According to the late sports journalist nonpareil Teodoro Benigno, amateur sports is a government concern: “Amateur sports, in many countries, has been mobilized in the service of the state. This is not only true for the (former) Soviet Union and the communist countries but for many European countries as well. This is also true for the great majority of countries in Asia.”
As I have often said, there is no salvation for sports without government support. Should this be realized, the Philippines could rise again and regain its lost prestige.
What is wrong with being a politician?
What’s wrong with being in government when that very government helps the cause of sports in general and the athletes in particular? Can we call that government intervention?

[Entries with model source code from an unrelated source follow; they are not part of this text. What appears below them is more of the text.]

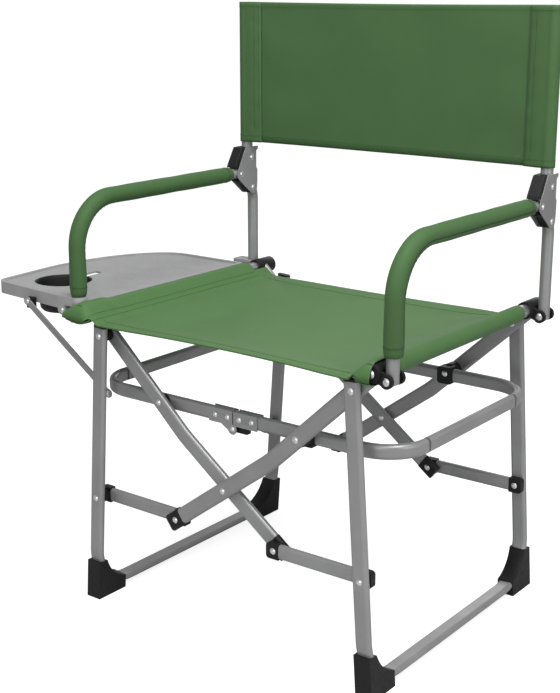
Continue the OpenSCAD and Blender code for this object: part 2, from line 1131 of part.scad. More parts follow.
// Brackets on the bottom of the left posts that carry the table
module table_bracket(yp, z0, z1) {
    p = lf(table_pivot);
    difference() {
        union() {
            translate([-arm_x, yp, z0])
                cylinder(h = z1 - z0, r = bracket_r);
            translate([-arm_x - bracket_r - 12, yp - 12, z0])
                cube([20, 24, z1 - z0]);
            pin_y(p, yp - 12, yp + 12, 8);
            translate([p[0] - 8, yp - 12, p[1]])
                cube([16, 24, z1 - p[1]]);
        }
        translate([-arm_x, yp, 465])
            cylinder(h = 30, r = arm_r + play);
        pin_y(lf([seat_x, seat_z]), yp - 30, yp + 30, joint_r + 2.5);
        pin_y(p, yp - 40, yp + 40, pin + play);
    }
}

module table_brackets() {
    color(moulded) {
        table_bracket(-front_post, 476, 490);
        table_bracket(rear_post, 473.6, 478.5);
    }
}

// Pins from the brackets into the table apron
module table_rivets() {
    p = lf(table_pivot);
    color(silver) {
        pin_y(p, -front_post - 12.2, -table_front + 6, pin);
        head_y(p, -front_post - 12.2, -1, 5);
        pin_y(p, table_rear - 6, rear_post + 12.2, pin);
        head_y(p, rear_post + 12.2, 1, 5);
    }
}

// Outer face and thickness of the brace, which passes in front of the hoop
brace_y = 197.9;
brace_t = 2.5;
block_y = 188.1;

// Flat bar from the table apron down to the corner of the hoop
module table_brace() {
    a = lf(brace_top);
    b = lf(brace_low);
    d = b - a;
    color(steel)
        translate([0, -brace_y + brace_t, 0])
            rotate([90, 0, 0])
                linear_extrude(height = brace_t)
                    difference() {
                        union() {
                            translate(a)
                                circle(r = 7);
                            translate(b)
                                circle(r = 7);
                            translate(a)
                                rotate(atan2(d[1], d[0]))
                                    translate([0, -5.5])
                                        square([norm(d), 11]);
                        }
                        translate(a)
                            circle(r = 2.5 + play);
                        translate(b)
                            circle(r = 2.5 + play);
                    }
}

// Black block on the apron behind the upper end of the brace
module brace_block() {
    color(black)
        difference() {
            translate([-brace_top[0] - 4, -brace_y + brace_t + 0.1, table_z - apron - 9])
                cube([16, brace_y - brace_t - 0.1 - block_y, 18]);
            pin_y(lf(brace_top), -brace_y, -block_y + 1, 2.5 + play);
        }
}

// Upper pin through brace, block and apron, lower rivet end in the brace
module brace_rivets() {
    color(silver) {
        rivet_y(lf(brace_top), -brace_y, -table_front + 22, 2.5, 4.5);
        pin_y(lf(brace_low), -brace_y, -brace_y + brace_t - 0.1, 2.5);
        translate([-brace_low[0], -brace_y, brace_low[1]])
            rotate([90, 0, 0])
                cylinder(h = 1.2, r1 = 4.5, r2 = 2.5);
    }
}

// ---------- output ----------

leg_frame_left();
leg_frame_right();
feet_left();
feet_right();
leg_plugs_left();
leg_plugs_right();
leg_rivets_left();
leg_rivets_right();
leg_spacers_left();
links_left();
links_right();
link_caps_left();
link_caps_right();
link_rivets_left();
link_rivets_right();
scissor_tubes_left();
scissor_tubes_right();
scissor_caps_left();
scissor_caps_right();
scissor_rivets_left();
scissor_rivets_right();
seat_tube_left();
seat_tube_right();
seat_joints_left();
seat_joints_right();
joint_rivets_left();
joint_rivets_right();
hoop_left();
hoop_right();
hoop_plates_left();
hoop_plates_right();
hoop_rivets_left();
hoop_rivets_right();
hoop_tongues();
hoop_saddles();
hoop_washers();
arm_tube_left();
arm_tube_right();
arm_pad_left();
arm_pad_right();
back_plates_left();
back_plates_right();
back_housing_left();
back_housing_right();
back_rivets_left();
back_rivets_right();
back_pole_left();
back_pole_right();
seat_panel();
seat_sleeve_left();
seat_sleeve_right();
back_panel();
table_top();
cup_holder();
table_brackets();
table_rivets();
table_brace();
brace_block();
brace_rivets();
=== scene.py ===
import json
import math

import bpy
import numpy as np
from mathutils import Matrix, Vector


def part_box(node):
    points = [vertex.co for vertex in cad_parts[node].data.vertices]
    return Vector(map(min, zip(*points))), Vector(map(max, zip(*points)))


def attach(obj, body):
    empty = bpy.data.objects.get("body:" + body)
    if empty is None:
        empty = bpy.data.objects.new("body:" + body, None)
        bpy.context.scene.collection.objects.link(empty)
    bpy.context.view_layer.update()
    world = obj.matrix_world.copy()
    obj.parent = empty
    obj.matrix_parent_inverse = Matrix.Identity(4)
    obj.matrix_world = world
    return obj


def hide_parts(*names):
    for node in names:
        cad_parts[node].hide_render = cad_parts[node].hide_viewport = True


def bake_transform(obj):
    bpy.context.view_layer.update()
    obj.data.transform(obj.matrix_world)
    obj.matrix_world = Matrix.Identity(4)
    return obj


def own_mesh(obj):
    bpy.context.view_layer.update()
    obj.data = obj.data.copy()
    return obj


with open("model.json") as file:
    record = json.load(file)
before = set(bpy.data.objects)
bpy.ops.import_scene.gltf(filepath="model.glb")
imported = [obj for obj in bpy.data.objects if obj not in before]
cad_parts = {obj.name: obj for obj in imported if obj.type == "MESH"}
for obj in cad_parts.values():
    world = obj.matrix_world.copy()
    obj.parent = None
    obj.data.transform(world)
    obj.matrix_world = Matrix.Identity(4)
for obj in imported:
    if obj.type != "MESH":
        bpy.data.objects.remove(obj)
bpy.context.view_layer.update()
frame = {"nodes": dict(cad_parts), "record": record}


def corner(node):
    lo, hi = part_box(node)
    return np.array(lo), np.array(hi)


def smooth(t):
    """Soft step from 0 at t = 0 to 1 at t = 1."""
    t = np.clip(t, 0, 1)
    return t * t * (3 - 2 * t)


def dome(t):
    """1 at t = 0, falling along a cosine to 0 at t = -1 and t = 1."""
    return np.cos(np.clip(t, -1, 1) * math.pi / 2)


def on_circle(centre, radius, degrees):
    a = math.radians(degrees)
    return centre + radius * np.array([math.cos(a), math.sin(a)])


def arc_length(points):
    """Distance of every point from the first one, along the polyline."""
    return np.concatenate([[0], np.cumsum(np.linalg.norm(np.diff(points, axis=0), axis=1))])


def side_name(side):
    return "right" if side > 0 else "left"


# ---------------------------------------------------------------- materials

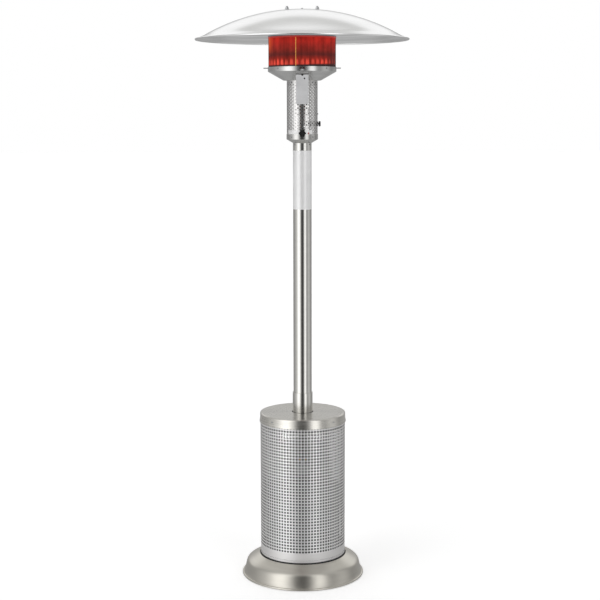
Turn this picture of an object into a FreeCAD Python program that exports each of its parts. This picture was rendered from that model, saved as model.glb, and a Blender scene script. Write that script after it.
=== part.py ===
import FreeCAD, Part
import math
import os

# Fits shared by the pieces
running_fit = 0.08
loose_fit = 0.3

# Feet and pressed base pan
foot_height = 12.0
foot_radius = 15.0
foot_count = 4
pan_wall = 3.0
pan_height = 83.0
pan_step = 8.0
pan_shoulder = 5.5
pan_skew = 13.0
pan_flange = 28.0

# Ballast under the pan
ballast_inner_radius = 60.0
ballast_radius = 150.0
ballast_thickness = 22.0
ballast_bolt_circle = 130.0

# Spun base skirt
skirt_wall = 1.5
skirt_rim_radius = 255.0
skirt_bead_radius = 4.5
skirt_floor_gap = 2.0
skirt_clearance = 3.0
skirt_lip = 3.0

# Perforated cover and its lid
cover_radius = 176.5
cover_wall = 1.2
cover_height = 598.0
hem_radius = 1.6
hem_height = 8.0
window_columns = 12
window_rows = 3
window_width = 24.0
window_length = 130.0
windows_bottom = 40.0
windows_height = 522.0
lid_wall = 1.2
lid_depth = 38.0
lid_flare = 2.8
lid_flare_height = 15.0
lid_corner = 6.0
lid_hole_radius = 45.0
lid_screw_count = 4
lid_screw_bearing = 45.0
lid_screw_drop = 19.0

# Gas cylinder
cylinder_radius = 154.0
cylinder_wall = 3.0
cylinder_side_height = 197.0
cylinder_bottom_height = 62.0
cylinder_crown_height = 70.0
cylinder_ground_gap = 13.0
cylinder_foot_radius = 101.5
cylinder_foot_wall = 2.5
cylinder_ring_height = 15.0
collar_radius = 105.0
collar_wall = 2.5
collar_height = 115.0
collar_opening = 95.0
grip_width = 76.0
grip_height = 26.0
neck_radius = 20.0
neck_height = 10.0
neck_bore_radius = 13.0

# Cylinder valve, hand nut and regulator
valve_block_radius = 15.0
valve_block_height = 46.0
valve_outlet_radius = 15.0
valve_outlet_reach = 46.0
valve_spindle_radius = 4.0
bonnet_wall = 5.0
relief_reach = 12.0
relief_radius = 7.0
relief_cap_radius = 9.0
relief_cap_length = 6.0
nipple_socket = 14.0
handwheel_lift = 14.0
handwheel_radius = 28.0
handwheel_thickness = 13.0
handwheel_lobes = 6
hand_nut_radius = 23.0
hand_nut_length = 24.0
hand_nut_ribs = 12
regulator_radius = 33.0
regulator_thickness = 34.0
regulator_gap = 4.0
regulator_flange = 5.0
regulator_boss_radius = 9.0
regulator_boss_height = 6.0
regulator_barb = 8.0
vent_radius = 4.0
vent_place = 16.0
nipple_radius = 8.0

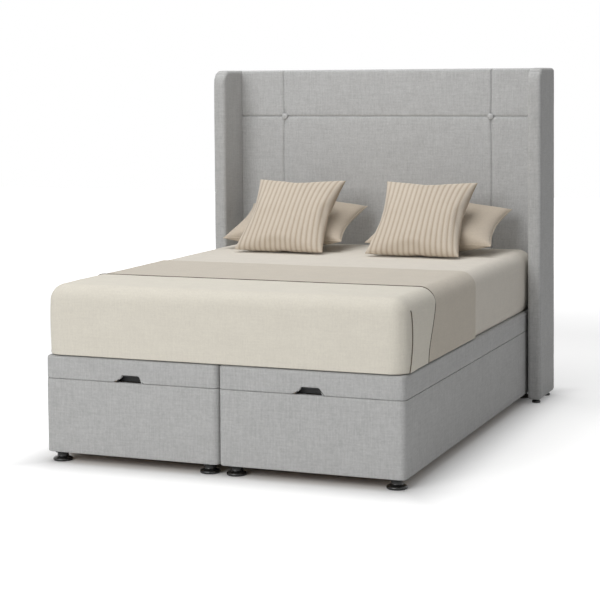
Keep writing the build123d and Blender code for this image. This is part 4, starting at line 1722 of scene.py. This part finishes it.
@dataclass
class Studio:
    """Pale floor, white surround, soft lamps and the camera."""

    focal: float = 1685.4
    centre: Pair = (300.0, 163.3)
    eye: Point = (2.637, -5.818 - HALF_DEPTH, 1.511)
    yaw: float = 21.51
    pitch: float = 2.83
    roll: float = -0.4
    ambient: float = 0.22
    floor_near: float = 3.0
    floor_far: float = 6.5
    floor_glow: float = 0.46
    floor_half: float = 14.0
    sensor: float = 36.0
    picture: float = 600.0
    # Outline and fade of the painted shadow under the bed.
    shade_half: float = 0.75
    shade_from: float = -0.10
    shade_to: float = 0.22
    lamps: Sequence[tuple[str, Point, Point, float, float]] = (
        ("key", (-2.2, -8.6, 4.6), (0.0, 0.0, 0.6), 5.0, 410.0),
        ("top", (-0.6, 0.2, 5.2), (0.0, 0.1, 0.3), 4.0, 135.0),
        ("side", (5.5, -2.5, 1.0), (0.5, -0.4, 0.4), 3.0, 10.0),
    )

    def build(self) -> None:
        """Makes the whole set."""
        self.camera()
        self.surround()
        self.floor()
        for name, place, aim, size, power in self.lamps:
            self.lamp(name, place, aim, size, power)
        bpy.context.scene.view_settings.view_transform = "Standard"

    def camera(self) -> None:
        """Camera at the photograph's angle."""
        data = bpy.data.cameras.new("camera")
        made = bpy.data.objects.new("camera", data)
        bpy.context.scene.collection.objects.link(made)
        data.sensor_width = self.sensor
        data.lens = self.sensor * self.focal / self.picture
        data.shift_x = (self.picture / 2 - self.centre[0]) / self.picture
        data.shift_y = (self.centre[1] - self.picture / 2) / self.picture
        yaw, pitch = math.radians(self.yaw), math.radians(self.pitch)
        ahead = Vector((-math.sin(yaw) * math.cos(pitch), math.cos(yaw) * math.cos(pitch), -math.sin(pitch)))
        made.location = self.eye
        made.rotation_mode = "QUATERNION"
        turn = Quaternion((0.0, 0.0, 1.0), math.radians(self.roll))
        made.rotation_quaternion = ahead.to_track_quat("-Z", "Y") @ turn
        data.clip_end = 100.0
        bpy.context.scene.camera = made

    def seen(self, tree: Tree) -> bpy.types.NodeSocket:
        """1 for rays from the camera, mirrors and glass, 0 for light.

        Args:
            tree: Tree that the nodes go into.

        Returns:
            Output with the value.
        """
        path = tree.add("ShaderNodeLightPath")
        total = path.outputs["Is Camera Ray"]
        for name in ("Is Glossy Ray", "Is Transmission Ray"):
            total = tree.maths("MAXIMUM", total, path.outputs[name])
        return total

    def surround(self) -> None:
        """White surround that lights the bed less than it shows."""
        world = bpy.data.worlds.new("surround")
        bpy.context.scene.world = world
        world.use_nodes = True
        tree = Tree(world.node_tree)
        ground = world.node_tree.nodes["Background"]
        ground.inputs["Color"].default_value = (1.0, 1.0, 1.0, 1.0)
        inputs = {"Value": self.seen(tree), "To Min": self.ambient, "To Max": 1.0}
        tree.feed(ground.inputs["Strength"], tree.add("ShaderNodeMapRange", inputs).outputs["Result"])

    def outside_painted_shadow(self, tree: Tree, place: bpy.types.NodeSocket) -> bpy.types.NodeSocket:
        """0 on the floor under the bed, rising to 1 a little way outside its outline; where it is low the
        floor loses its glow, as painted shadow under the bed.

        Args:
            tree: Tree that the nodes go into.
            place: Output with the place on the floor.

        Returns:
            Output with the value.
        """
        apart = tree.add("ShaderNodeSeparateXYZ", {0: place})
        ways = []
        for axis, half in (("X", self.shade_half), ("Y", HALF_DEPTH)):
            ways.append(tree.maths("SUBTRACT", tree.maths("ABSOLUTE", apart.outputs[axis]), half))
        inputs = {"Value": tree.maths("MAXIMUM", *ways)}
        inputs.update({"From Min": self.shade_from, "From Max": self.shade_to})
        return tree.add("ShaderNodeMapRange", inputs, interpolation_type="SMOOTHSTEP").outputs["Result"]

    def floor(self) -> None:
        """Pale floor that keeps the bed's cast shadow, with painted shadow under the bed."""
        size = self.floor_half
        corners = [(-size, -size, 0.0), (size, -size, 0.0), (size, size, 0.0), (-size, size, 0.0)]
        mesh = bpy.data.meshes.new("floor")
        mesh.from_pydata(corners, [], [(0, 1, 2, 3)])
        made = bpy.data.objects.new("floor", mesh)
        bpy.context.scene.collection.objects.link(made)
        material = bpy.data.materials.new("floor_paint")
        material.use_nodes = True
        tree = Tree(material.node_tree)
        shader = material.node_tree.nodes["Principled BSDF"]
        shader.inputs["Base Color"].default_value = (0.80, 0.80, 0.80, 1.0)
        shader.inputs["Roughness"].default_value = 0.9
        place = tree.add("ShaderNodeTexCoord").outputs["Object"]
        reach = tree.add("ShaderNodeVectorMath", {0: place}, operation="LENGTH").outputs["Value"]
        inputs = {"Value": reach, "From Min": self.floor_near, "From Max": self.floor_far}
        inputs.update({"To Min": self.floor_glow, "To Max": 1.0})
        fade = tree.add("ShaderNodeMapRange", inputs).outputs["Result"]
        # The glow is taken away under the bed: painted shadow.
        shaded = tree.maths("MULTIPLY", fade, self.outside_painted_shadow(tree, place))
        weight = tree.maths("MULTIPLY", self.seen(tree), shaded)
        glow = tree.add("ShaderNodeEmission", {"Strength": weight})
        total = tree.add("ShaderNodeAddShader", {0: shader.outputs[0], 1: glow.outputs[0]})
        tree.feed(material.node_tree.nodes["Material Output"].inputs["Surface"], total.outputs[0])
        mesh.materials.append(material)

    def lamp(self, name: str, place: Point, aim: Point, size: float, power: float) -> None:
        """Square soft lamp.

        Args:
            name: Name of the lamp.
            place: Where it hangs.
            aim: Point that it faces.
            size: Side length.
            power: Power in watts.
        """
        data = bpy.data.lights.new(name, "AREA")
        data.shape = "SQUARE"
        data.size = size
        data.energy = power
        made = bpy.data.objects.new(name, data)
        bpy.context.scene.collection.objects.link(made)
        made.location = place
        made.rotation_mode = "QUATERNION"
        made.rotation_quaternion = (Vector(aim) - Vector(place)).to_track_quat("-Z", "Y")


def main() -> None:
    """Builds the bed and its studio."""
    logging.basicConfig(level=logging.INFO, format="%(name)s: %(message)s")
    Studio().build()
    base = DivanBase()
    base.build()
    LidPair(base).build()
    Headboard().build()
    for group in Carried:
        group.dress()
    LiftMechanism().dress()
    Bedding().build()
    for side, name in ((-1, "left"), (1, "right")):
        LyingPillow(StuffedCase(0.60, 0.40, 0.15, 0.03)).build(side, name)
        LeaningCushion(StuffedCase(0.444, 0.448, 0.13, 0.026)).build(side, name)


if __name__ == "__main__":
    main()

Whether we like it or not, sports development is the primary responsibility of the government. While it is true that the private sector plays a key role in sports development, without government support, there is no salvation for sports.
The Constitution declares it as the policy of the State to “protect and promote the right to health of the people and to instill health consciousness among them.” It provides in Art. XIV, Sec. 19 that “the State shall promote physical education and encourage sports programs, league competition, and amateur sports, including training for international competitions, to foster self-discipline, teamwork, and excellence for the development of a healthy and alert citizenry. It further states that “all educational institutions shall undertake regular sports activities throughout the country in cooperation with athletic clubs and other sectors.”
Thus, the government is not a threat to sports development. Government will remain the main sponsor in sports, especially in a developing country like ours.